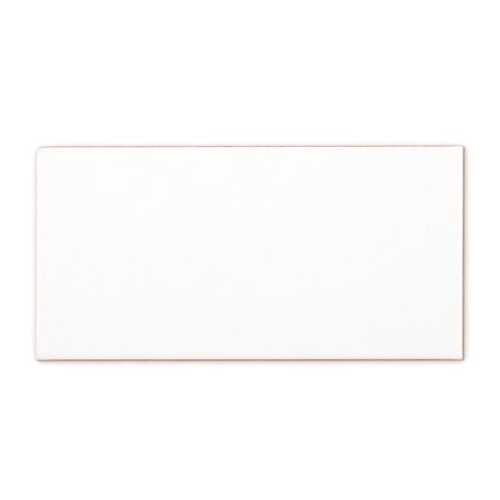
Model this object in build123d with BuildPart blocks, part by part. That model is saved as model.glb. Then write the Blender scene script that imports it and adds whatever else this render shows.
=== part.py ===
"""A flat rectangular wall tile, pressed from red clay, glazed on its face and fired as one piece.

The frame has its origin at the centre of the back, on the plane that the tile is bedded on.
+X runs along the length, +Y across the width and +Z out of the glazed face. Sizes are millimetres.

From the back to the face, the press leaves these forms:
  - a lattice of ribs, which the adhesive keys into, inside a plain flat border
  - a small chamfer round the back, where the lower punch meets the die
  - an upright band of bare clay, which spacers and grout bear on
  - sides that lean in above that band, so that the pressed tile leaves its die
  - a rounded arris, which the glaze runs over
  - a cushion edge, where the face falls away to all four sides in a wide shallow arc
"""

import os
from math import sqrt

from build123d import *

# The whole tile
length = 200.0
width = 100.0
thickness = 7.0

# Its outline and sides
corner_radius = 1.1
shoulder_height = 3.8
side_lean = 6.0
back_chamfer = 0.5

# The cushion edge of the face, and the arris outside it
cushion_width = 6.0
cushion_drop = 0.45
arris_radius = 0.5

# The lattice on the back
border_width = 6.0
rib_width = 3.0
cell_pitch = 20.0
pocket_depth = 0.8
pocket_lean = 30.0
pocket_corner_radius = 2.0

# The flat of the face ends where the cushion edge begins
flat_x = length / 2 - cushion_width
flat_y = width / 2 - cushion_width

# The arc leaves the flat level and falls by the drop across the cushion. Over a corner it goes on
# further down, to the corner's diagonal, so the cutter reaches past that.
cushion_radius = (cushion_width**2 + cushion_drop**2) / (2 * cushion_drop)
cutter_reach = 1.5 * cushion_width
cutter_drop = cushion_radius - sqrt(cushion_radius**2 - cutter_reach**2)
cutter_height = 1.0

# The cells share the room inside the border. They come in even numbers, so that two ribs cross at
# the centre of the back and the tile can stand on that point.
lattice_length = length - 2 * border_width + rib_width
lattice_width = width - 2 * border_width + rib_width
columns = 2 * round(lattice_length / cell_pitch / 2)
rows = 2 * round(lattice_width / cell_pitch / 2)
column_pitch = lattice_length / columns
row_pitch = lattice_width / rows

# The edge of the flat of the face, starting halfway along a side
with BuildLine(Plane.XY.offset(thickness)) as flat_outline:
    Polyline(
        (0, flat_y),
        (flat_x, flat_y),
        (flat_x, -flat_y),
        (-flat_x, -flat_y),
        (-flat_x, flat_y),
        (0, flat_y),
    )

# What the cushion edge leaves out, seen from the end of the tile: a wedge with the arc below it
with BuildSketch(Plane.YZ.shift_origin((0, flat_y, thickness))) as cushion_wedge:
    with BuildLine():
        arc = TangentArc((0, 0), (cutter_reach, -cutter_drop), tangent=(1, 0))
        Polyline(arc @ 1, (cutter_reach, cutter_height), (0, cutter_height), arc @ 0)
    make_face()

with BuildPart() as tile:
    # The upright band, then the leaning sides above it
    with BuildSketch():
        RectangleRounded(length, width, corner_radius)
    extrude(amount=shoulder_height)
    with BuildSketch(Plane.XY.offset(shoulder_height)):
        RectangleRounded(length, width, corner_radius)
    extrude(amount=thickness - shoulder_height, taper=side_lean)

    # The cushion edge, which turns about the corners of the flat
    sweep(
        cushion_wedge.sketch,
        path=flat_outline.wire(),
        transition=Transition.ROUND,
        mode=Mode.SUBTRACT,
    )

    # The arris, where the cushion edge meets the leaning sides
    arris = tile.edges().filter_by_position(
        Axis.Z, thickness - 2 * cushion_drop, thickness - cushion_drop / 2
    )
    fillet(arris, arris_radius)
    chamfer(tile.faces().sort_by(Axis.Z).first.edges(), back_chamfer)

    # The lattice: pockets pressed into the back, with the ribs left between them
    with BuildSketch():
        with GridLocations(column_pitch, row_pitch, columns, rows):
            RectangleRounded(
                column_pitch - rib_width, row_pitch - rib_width, pocket_corner_radius
            )
    extrude(amount=pocket_depth, taper=pocket_lean, mode=Mode.SUBTRACT)

tile.part.label = "tile"
os.makedirs("parts", exist_ok=True)
export_step(tile.part, "parts/tile.step")
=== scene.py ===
"""The look of a white-glazed wall tile of red clay, lying on a white table under soft light.

Lengths are in metres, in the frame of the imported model: +X along the tile, +Z out of its face.
The tile is one closed surface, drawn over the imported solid. It goes from the flat of the face over
the cushion edge, the arris and the sides to the ribbed back.
"""

import math

import bpy
import numpy as np
from mathutils import Matrix, Vector, noise


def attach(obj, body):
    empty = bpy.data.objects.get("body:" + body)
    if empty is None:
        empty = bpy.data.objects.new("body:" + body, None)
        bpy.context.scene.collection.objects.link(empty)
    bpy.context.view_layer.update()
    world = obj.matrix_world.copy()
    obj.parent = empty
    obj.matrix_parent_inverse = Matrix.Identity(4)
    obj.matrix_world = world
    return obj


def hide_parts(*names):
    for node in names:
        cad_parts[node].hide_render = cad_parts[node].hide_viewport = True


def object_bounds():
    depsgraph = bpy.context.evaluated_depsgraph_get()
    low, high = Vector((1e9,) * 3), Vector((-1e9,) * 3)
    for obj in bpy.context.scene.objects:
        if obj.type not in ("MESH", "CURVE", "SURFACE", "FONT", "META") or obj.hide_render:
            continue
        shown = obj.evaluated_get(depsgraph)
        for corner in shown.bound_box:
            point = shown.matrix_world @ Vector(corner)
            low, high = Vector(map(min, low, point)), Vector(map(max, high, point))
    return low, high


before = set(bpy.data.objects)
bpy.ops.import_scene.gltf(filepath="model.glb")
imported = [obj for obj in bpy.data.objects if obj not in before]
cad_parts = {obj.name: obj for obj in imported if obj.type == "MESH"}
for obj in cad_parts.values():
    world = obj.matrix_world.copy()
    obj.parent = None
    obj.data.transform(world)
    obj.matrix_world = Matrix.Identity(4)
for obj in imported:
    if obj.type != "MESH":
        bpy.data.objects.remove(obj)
cad_low, cad_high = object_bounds()

MM = 0.001

# The tile's sizes. The overall ones come from the frame.
half_x = cad_high.x
half_y = cad_high.y
face_level = cad_high.z
corner_radius = 1.1 * MM
shoulder_height = 3.8 * MM
side_lean = math.radians(6.0)
back_chamfer = 0.5 * MM
cushion_width = 6.0 * MM
cushion_drop = 0.45 * MM
arris_radius = 0.5 * MM
border_width = 6.0 * MM
rib_width = 3.0 * MM
pocket_depth = 0.8 * MM
pocket_lean = math.radians(30.0)
pocket_corner_radius = 2.0 * MM
columns = 10
rows = 4

flat_x = half_x - cushion_width
flat_y = half_y - cushion_width
cushion_radius = (cushion_width**2 + cushion_drop**2) / (2 * cushion_drop)
lattice_half_x = half_x - border_width + rib_width / 2
lattice_half_y = half_y - border_width + rib_width / 2
column_pitch = 2 * lattice_half_x / columns
row_pitch = 2 * lattice_half_y / rows

# How finely the surface is divided. The back has one step for two of the face and the sides.
cell_steps_x = 13
cell_steps_y = 15
steps_x = 2 * columns * cell_steps_x
steps_y = 2 * rows * cell_steps_y
turn_steps = 6
turn_zone = 1.8 * MM
cell_turn_steps = 3

# The glaze: where its edge lies on the arris of each side, how uneven that is, and how far it stands
# out from the clay. Near its rim it is painted whiter towards some sides, a painted highlight, and
# painted darker and warmer towards the one below 0, a painted shade. The sides are in the order of
# SIDES: bottom, right, top and left in the picture.
glaze_edge_angles = np.radians([23.0, 82.0, 15.0, 82.0])
glaze_edge_limit = math.pi / 2 - side_lean - math.radians(1.0)
glaze_edge_sway = math.radians(7.0)
glaze_edge_step = 0.06 * MM
# Painted highlight (above 0) and painted shade (below 0) on the glaze near the rim of each side
painted_rim_shading_by_side = np.array([-1.0, 1.0, 0.5, 0.6])

# Towards each corner the glaze has run further over the arris, and more of it has sprayed past
corner_run = math.radians(45.0)
corner_run_reach = 5.0 * MM
corner_spray = 2.4
corner_spray_reach = 7.0 * MM

# How much glaze has sprayed onto the bare clay of each side, just below the glaze's edge, and the
# shares of it that are left at the foot of the leaning side and at the top of the upright band
overspray = np.array([0.25, 1.9, 1.7, 0.8])
spray_above_shoulder = 0.4
spray_below_shoulder = 0.2

# How deep the waves of the glaze are, and the grain and the swells of the clay
glaze_wave = 0.022 * MM
clay_grain = 0.03 * MM
clay_swell = 0.02 * MM

# The top left corner of the tile is pressed in: how deep, and how far along and across the tile
dip_depth = 0.5 * MM
dip_length = 9 * MM
dip_width = 9 * MM

# Faint specks in the glaze, in millimetres from the middle of the face
glaze_specks = ((-63.0, 28.5), (-55.0, -1.5), (84.0, 10.5), (-91.5, -23.0), (-74.5, -21.5))

GLAZE = 0
CLAY = 1

# Each side of a loop, anticlockwise from the lower left corner: the way it runs, and the way out of it
SIDES = (((1, 0), (0, -1)), ((0, 1), (1, 0)), ((-1, 0), (0, 1)), ((0, -1), (-1, 0)))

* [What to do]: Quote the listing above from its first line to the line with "cutter_height = 1.0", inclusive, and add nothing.

* [Exercise response]:
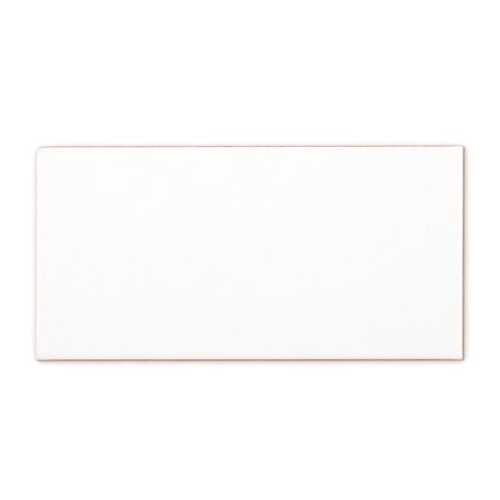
Model this object in build123d with BuildPart blocks, part by part. That model is saved as model.glb. Then write the Blender scene script that imports it and adds whatever else this render shows.
=== part.py ===
"""A flat rectangular wall tile, pressed from red clay, glazed on its face and fired as one piece.

The frame has its origin at the centre of the back, on the plane that the tile is bedded on.
+X runs along the length, +Y across the width and +Z out of the glazed face. Sizes are millimetres.

From the back to the face, the press leaves these forms:
  - a lattice of ribs, which the adhesive keys into, inside a plain flat border
  - a small chamfer round the back, where the lower punch meets the die
  - an upright band of bare clay, which spacers and grout bear on
  - sides that lean in above that band, so that the pressed tile leaves its die
  - a rounded arris, which the glaze runs over
  - a cushion edge, where the face falls away to all four sides in a wide shallow arc
"""

import os
from math import sqrt

from build123d import *

# The whole tile
length = 200.0
width = 100.0
thickness = 7.0

# Its outline and sides
corner_radius = 1.1
shoulder_height = 3.8
side_lean = 6.0
back_chamfer = 0.5

# The cushion edge of the face, and the arris outside it
cushion_width = 6.0
cushion_drop = 0.45
arris_radius = 0.5

# The lattice on the back
border_width = 6.0
rib_width = 3.0
cell_pitch = 20.0
pocket_depth = 0.8
pocket_lean = 30.0
pocket_corner_radius = 2.0

# The flat of the face ends where the cushion edge begins
flat_x = length / 2 - cushion_width
flat_y = width / 2 - cushion_width

# The arc leaves the flat level and falls by the drop across the cushion. Over a corner it goes on
# further down, to the corner's diagonal, so the cutter reaches past that.
cushion_radius = (cushion_width**2 + cushion_drop**2) / (2 * cushion_drop)
cutter_reach = 1.5 * cushion_width
cutter_drop = cushion_radius - sqrt(cushion_radius**2 - cutter_reach**2)
cutter_height = 1.0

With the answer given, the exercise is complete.